__WHAT IS REQUIRED__: Quote the listing below in its entirety.

>>

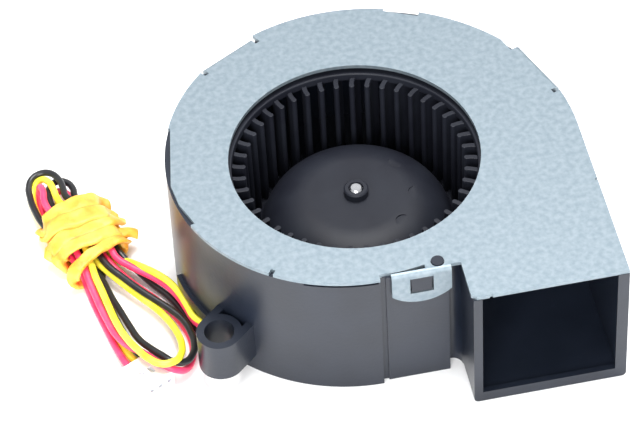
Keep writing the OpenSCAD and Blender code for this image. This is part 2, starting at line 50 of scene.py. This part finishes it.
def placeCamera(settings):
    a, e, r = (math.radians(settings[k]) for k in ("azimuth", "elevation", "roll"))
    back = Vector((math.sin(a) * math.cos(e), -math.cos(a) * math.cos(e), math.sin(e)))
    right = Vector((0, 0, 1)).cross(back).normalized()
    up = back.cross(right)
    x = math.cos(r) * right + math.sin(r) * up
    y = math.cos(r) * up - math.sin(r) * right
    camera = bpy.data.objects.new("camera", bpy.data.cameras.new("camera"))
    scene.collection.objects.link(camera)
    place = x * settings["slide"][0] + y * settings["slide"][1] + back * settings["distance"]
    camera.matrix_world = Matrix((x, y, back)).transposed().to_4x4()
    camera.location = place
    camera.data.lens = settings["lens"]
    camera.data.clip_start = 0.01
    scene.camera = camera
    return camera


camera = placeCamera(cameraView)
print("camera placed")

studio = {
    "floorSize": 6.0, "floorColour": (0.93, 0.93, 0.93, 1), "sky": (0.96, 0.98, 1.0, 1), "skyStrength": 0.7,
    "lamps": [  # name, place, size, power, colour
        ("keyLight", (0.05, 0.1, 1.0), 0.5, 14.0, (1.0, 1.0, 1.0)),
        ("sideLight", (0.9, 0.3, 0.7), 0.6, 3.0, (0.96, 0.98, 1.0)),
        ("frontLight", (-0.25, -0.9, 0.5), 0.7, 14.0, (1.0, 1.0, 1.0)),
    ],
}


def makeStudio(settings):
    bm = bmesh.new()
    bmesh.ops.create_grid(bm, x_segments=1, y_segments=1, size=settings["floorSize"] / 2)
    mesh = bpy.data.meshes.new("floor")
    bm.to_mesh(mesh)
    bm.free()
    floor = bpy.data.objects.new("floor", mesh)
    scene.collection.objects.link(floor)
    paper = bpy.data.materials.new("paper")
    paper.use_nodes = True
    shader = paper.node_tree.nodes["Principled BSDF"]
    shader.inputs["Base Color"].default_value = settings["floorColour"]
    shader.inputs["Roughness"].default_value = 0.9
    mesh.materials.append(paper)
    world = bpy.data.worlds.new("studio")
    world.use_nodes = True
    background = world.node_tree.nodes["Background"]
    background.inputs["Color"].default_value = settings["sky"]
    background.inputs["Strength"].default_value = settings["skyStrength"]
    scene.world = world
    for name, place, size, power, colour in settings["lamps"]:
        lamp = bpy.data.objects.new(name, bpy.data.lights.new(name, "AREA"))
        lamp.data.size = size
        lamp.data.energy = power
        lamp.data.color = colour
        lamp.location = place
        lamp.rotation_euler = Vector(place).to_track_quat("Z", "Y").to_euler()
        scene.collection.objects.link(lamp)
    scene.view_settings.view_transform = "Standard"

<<

__SOLVED EXERCISE__:
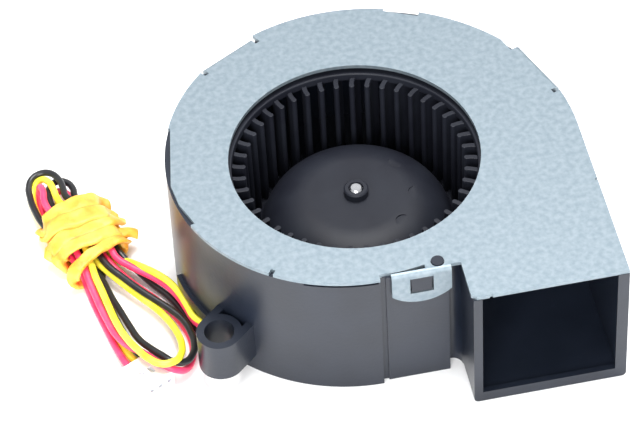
Keep writing the OpenSCAD and Blender code for this image. This is part 2, starting at line 50 of scene.py. This part finishes it.
def placeCamera(settings):
    a, e, r = (math.radians(settings[k]) for k in ("azimuth", "elevation", "roll"))
    back = Vector((math.sin(a) * math.cos(e), -math.cos(a) * math.cos(e), math.sin(e)))
    right = Vector((0, 0, 1)).cross(back).normalized()
    up = back.cross(right)
    x = math.cos(r) * right + math.sin(r) * up
    y = math.cos(r) * up - math.sin(r) * right
    camera = bpy.data.objects.new("camera", bpy.data.cameras.new("camera"))
    scene.collection.objects.link(camera)
    place = x * settings["slide"][0] + y * settings["slide"][1] + back * settings["distance"]
    camera.matrix_world = Matrix((x, y, back)).transposed().to_4x4()
    camera.location = place
    camera.data.lens = settings["lens"]
    camera.data.clip_start = 0.01
    scene.camera = camera
    return camera


camera = placeCamera(cameraView)
print("camera placed")

studio = {
    "floorSize": 6.0, "floorColour": (0.93, 0.93, 0.93, 1), "sky": (0.96, 0.98, 1.0, 1), "skyStrength": 0.7,
    "lamps": [  # name, place, size, power, colour
        ("keyLight", (0.05, 0.1, 1.0), 0.5, 14.0, (1.0, 1.0, 1.0)),
        ("sideLight", (0.9, 0.3, 0.7), 0.6, 3.0, (0.96, 0.98, 1.0)),
        ("frontLight", (-0.25, -0.9, 0.5), 0.7, 14.0, (1.0, 1.0, 1.0)),
    ],
}


def makeStudio(settings):
    bm = bmesh.new()
    bmesh.ops.create_grid(bm, x_segments=1, y_segments=1, size=settings["floorSize"] / 2)
    mesh = bpy.data.meshes.new("floor")
    bm.to_mesh(mesh)
    bm.free()
    floor = bpy.data.objects.new("floor", mesh)
    scene.collection.objects.link(floor)
    paper = bpy.data.materials.new("paper")
    paper.use_nodes = True
    shader = paper.node_tree.nodes["Principled BSDF"]
    shader.inputs["Base Color"].default_value = settings["floorColour"]
    shader.inputs["Roughness"].default_value = 0.9
    mesh.materials.append(paper)
    world = bpy.data.worlds.new("studio")
    world.use_nodes = True
    background = world.node_tree.nodes["Background"]
    background.inputs["Color"].default_value = settings["sky"]
    background.inputs["Strength"].default_value = settings["skyStrength"]
    scene.world = world
    for name, place, size, power, colour in settings["lamps"]:
        lamp = bpy.data.objects.new(name, bpy.data.lights.new(name, "AREA"))
        lamp.data.size = size
        lamp.data.energy = power
        lamp.data.color = colour
        lamp.location = place
        lamp.rotation_euler = Vector(place).to_track_quat("Z", "Y").to_euler()
        scene.collection.objects.link(lamp)
    scene.view_settings.view_transform = "Standard"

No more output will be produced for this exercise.